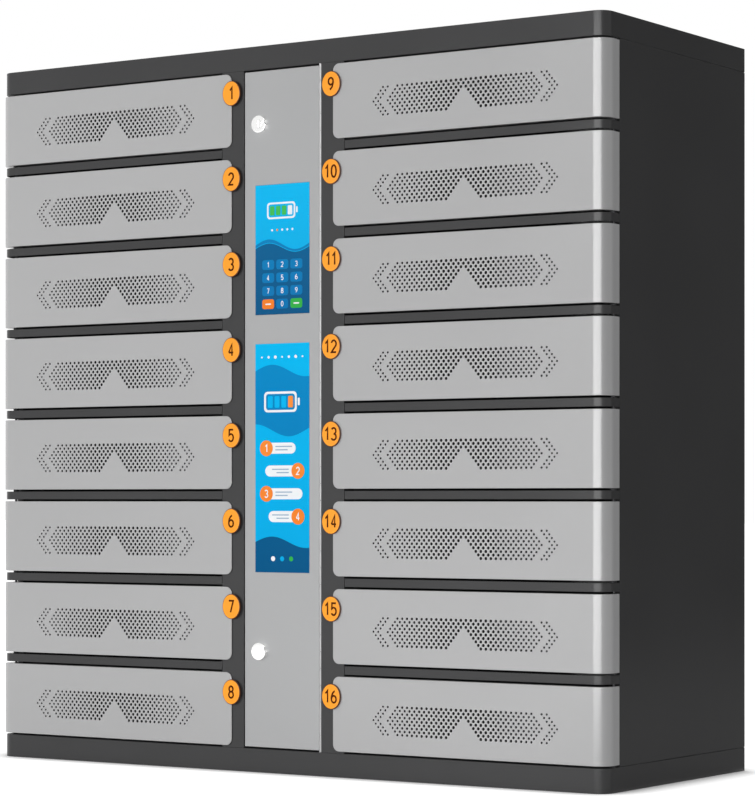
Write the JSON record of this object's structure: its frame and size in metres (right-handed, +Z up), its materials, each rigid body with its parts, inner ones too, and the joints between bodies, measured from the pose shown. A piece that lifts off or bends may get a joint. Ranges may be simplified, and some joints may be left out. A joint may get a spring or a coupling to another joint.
{
  "type": "laptop charging cabinet",
  "caption": "Free-standing steel cabinet that stores and charges laptops in numbered locker bays, two columns of vented hinged doors beside a narrow hinged control door with touch screen.",
  "frame": {"origin": "centre of the body's footprint, on the floor", "axes": "+X to the right along the width as seen from the front, +Y from the doors to the back panel, +Z up"},
  "size_m": [1.072, 0.4239, 1.056],
  "materials": {
    "dark_steel": "fine textured powder coat, satin",
    "grey_door_paint": "fine textured powder coat, satin",
    "control_door_paint": "fine textured powder coat, satin",
    "orange_plastic": "semi-gloss moulded",
    "printed_film": "printed film, satin",
    "screen_glass": "polished cover over a lit display",
    "black_plastic": "fine matt moulded",
    "supply_case": "perforated sheet case, satin",
    "circuit_board": "solder mask, semi-gloss",
    "hinge_steel": "satin",
    "lock_chrome": "satin plated",
    "zinc_plated_steel": "zinc plated"
  },
  "bodies": {
    "cabinet": {"base_plinth": "dark_steel", "top_cover": "dark_steel", "deck_panels": "dark_steel", "back_panel": "dark_steel", "back_panel_screws": "zinc_plated_steel", "side_panel_right": "dark_steel", "side_panel_left": "dark_steel", "post_right": "dark_steel", "post_left": "dark_steel", "dividers": "dark_steel", "inlet_panel": "dark_steel", "shelves_right": "dark_steel", "shelves_left": "dark_steel", "hinge_rods": "zinc_plated_steel", "door_locks": "black_plastic", "charging_ports": "black_plastic", "power_supplies": "supply_case", "controller_board": "circuit_board", "mains_inlet": "black_plastic", "control_hinge_frame_leaf": "hinge_steel"},
    "control_door_leaf": {"control_door": "control_door_paint", "control_hinge_door_leaf": "hinge_steel", "touchscreen_glass": "screen_glass", "touchscreen_module": "black_plastic", "graphic_panel": "printed_film", "lock_housings": "lock_chrome"},
    "upper_lock": {"upper_lock_plug": "lock_chrome"},
    "lower_lock": {"lower_lock_plug": "lock_chrome"},
    "locker_01": {"door_01": "grey_door_paint", "number_disc_01": "orange_plastic"},
    "locker_02": {"door_02": "grey_door_paint", "number_disc_02": "orange_plastic"},
    "locker_03": {"door_03": "grey_door_paint", "number_disc_03": "orange_plastic"},
    "locker_04": {"door_04": "grey_door_paint", "number_disc_04": "orange_plastic"},
    "locker_05": {"door_05": "grey_door_paint", "number_disc_05": "orange_plastic"},
    "locker_06": {"door_06": "grey_door_paint", "number_disc_06": "orange_plastic"},
    "locker_07": {"door_07": "grey_door_paint", "number_disc_07": "orange_plastic"},
    "locker_08": {"door_08": "grey_door_paint", "number_disc_08": "orange_plastic"},
    "locker_09": {"door_09": "grey_door_paint", "number_disc_09": "orange_plastic"},
    "locker_10": {"door_10": "grey_door_paint", "number_disc_10": "orange_plastic"},
    "locker_11": {"door_11": "grey_door_paint", "number_disc_11": "orange_plastic"},
    "locker_12": {"door_12": "grey_door_paint", "number_disc_12": "orange_plastic"},
    "locker_13": {"door_13": "grey_door_paint", "number_disc_13": "orange_plastic"},
    "locker_14": {"door_14": "grey_door_paint", "number_disc_14": "orange_plastic"},
    "locker_15": {"door_15": "grey_door_paint", "number_disc_15": "orange_plastic"},
    "locker_16": {"door_16": "grey_door_paint", "number_disc_16": "orange_plastic"}
  },
  "joints": [
    {"name": "door_01_hinge", "type": "hinge", "parent": "cabinet", "child": "locker_01", "pos_m": [-0.5295, -0.1785, 0.9655], "axis": [0, 0, -1], "range_deg": [0, 110]},
    {"name": "door_02_hinge", "type": "hinge", "parent": "cabinet", "child": "locker_02", "pos_m": [-0.5295, -0.1785, 0.8405], "axis": [0, 0, -1], "range_deg": [0, 110]},
    {"name": "door_03_hinge", "type": "hinge", "parent": "cabinet", "child": "locker_03", "pos_m": [-0.5295, -0.1785, 0.7155], "axis": [0, 0, -1], "range_deg": [0, 110]},
    {"name": "door_04_hinge", "type": "hinge", "parent": "cabinet", "child": "locker_04", "pos_m": [-0.5295, -0.1785, 0.5905], "axis": [0, 0, -1], "range_deg": [0, 110]},
    {"name": "door_05_hinge", "type": "hinge", "parent": "cabinet", "child": "locker_05", "pos_m": [-0.5295, -0.1785, 0.4655], "axis": [0, 0, -1], "range_deg": [0, 110]},
    {"name": "door_06_hinge", "type": "hinge", "parent": "cabinet", "child": "locker_06", "pos_m": [-0.5295, -0.1785, 0.3405], "axis": [0, 0, -1], "range_deg": [0, 110]},
    {"name": "door_07_hinge", "type": "hinge", "parent": "cabinet", "child": "locker_07", "pos_m": [-0.5295, -0.1785, 0.2155], "axis": [0, 0, -1], "range_deg": [0, 110]},
    {"name": "door_08_hinge", "type": "hinge", "parent": "cabinet", "child": "locker_08", "pos_m": [-0.5295, -0.1785, 0.0905], "axis": [0, 0, -1], "range_deg": [0, 110]},
    {"name": "door_09_hinge", "type": "hinge", "parent": "cabinet", "child": "locker_09", "pos_m": [0.5295, -0.1785, 0.9655], "axis": [0, 0, 1], "range_deg": [0, 110]},
    {"name": "door_10_hinge", "type": "hinge", "parent": "cabinet", "child": "locker_10", "pos_m": [0.5295, -0.1785, 0.8405], "axis": [0, 0, 1], "range_deg": [0, 110]},
    {"name": "door_11_hinge", "type": "hinge", "parent": "cabinet", "child": "locker_11", "pos_m": [0.5295, -0.1785, 0.7155], "axis": [0, 0, 1], "range_deg": [0, 110]},
    {"name": "door_12_hinge", "type": "hinge", "parent": "cabinet", "child": "locker_12", "pos_m": [0.5295, -0.1785, 0.5905], "axis": [0, 0, 1], "range_deg": [0, 110]},
    {"name": "door_13_hinge", "type": "hinge", "parent": "cabinet", "child": "locker_13", "pos_m": [0.5295, -0.1785, 0.4655], "axis": [0, 0, 1], "range_deg": [0, 110]},
    {"name": "door_14_hinge", "type": "hinge", "parent": "cabinet", "child": "locker_14", "pos_m": [0.5295, -0.1785, 0.3405], "axis": [0, 0, 1], "range_deg": [0, 110]},
    {"name": "door_15_hinge", "type": "hinge", "parent": "cabinet", "child": "locker_15", "pos_m": [0.5295, -0.1785, 0.2155], "axis": [0, 0, 1], "range_deg": [0, 110]},
    {"name": "door_16_hinge", "type": "hinge", "parent": "cabinet", "child": "locker_16", "pos_m": [0.5295, -0.1785, 0.0905], "axis": [0, 0, 1], "range_deg": [0, 110]},
    {"name": "control_door_hinge", "type": "hinge", "parent": "cabinet", "child": "control_door_leaf", "pos_m": [0.0668, -0.2075, 0.528], "axis": [0, 0, 1], "range_deg": [0, 100]},
    {"name": "upper_lock_turn", "type": "hinge", "parent": "control_door_leaf", "child": "upper_lock", "pos_m": [-0.0397, -0.19, 0.942], "axis": [0, -1, 0], "range_deg": [0, 90]},
    {"name": "lower_lock_turn", "type": "hinge", "parent": "control_door_leaf", "child": "lower_lock", "pos_m": [-0.0397, -0.19, 0.176], "axis": [0, -1, 0], "range_deg": [0, 90]}
  ]
}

--

WHAT TO DO: State the count of lines that contain the string "bodies". Nothing else is needed.

REPLY: 2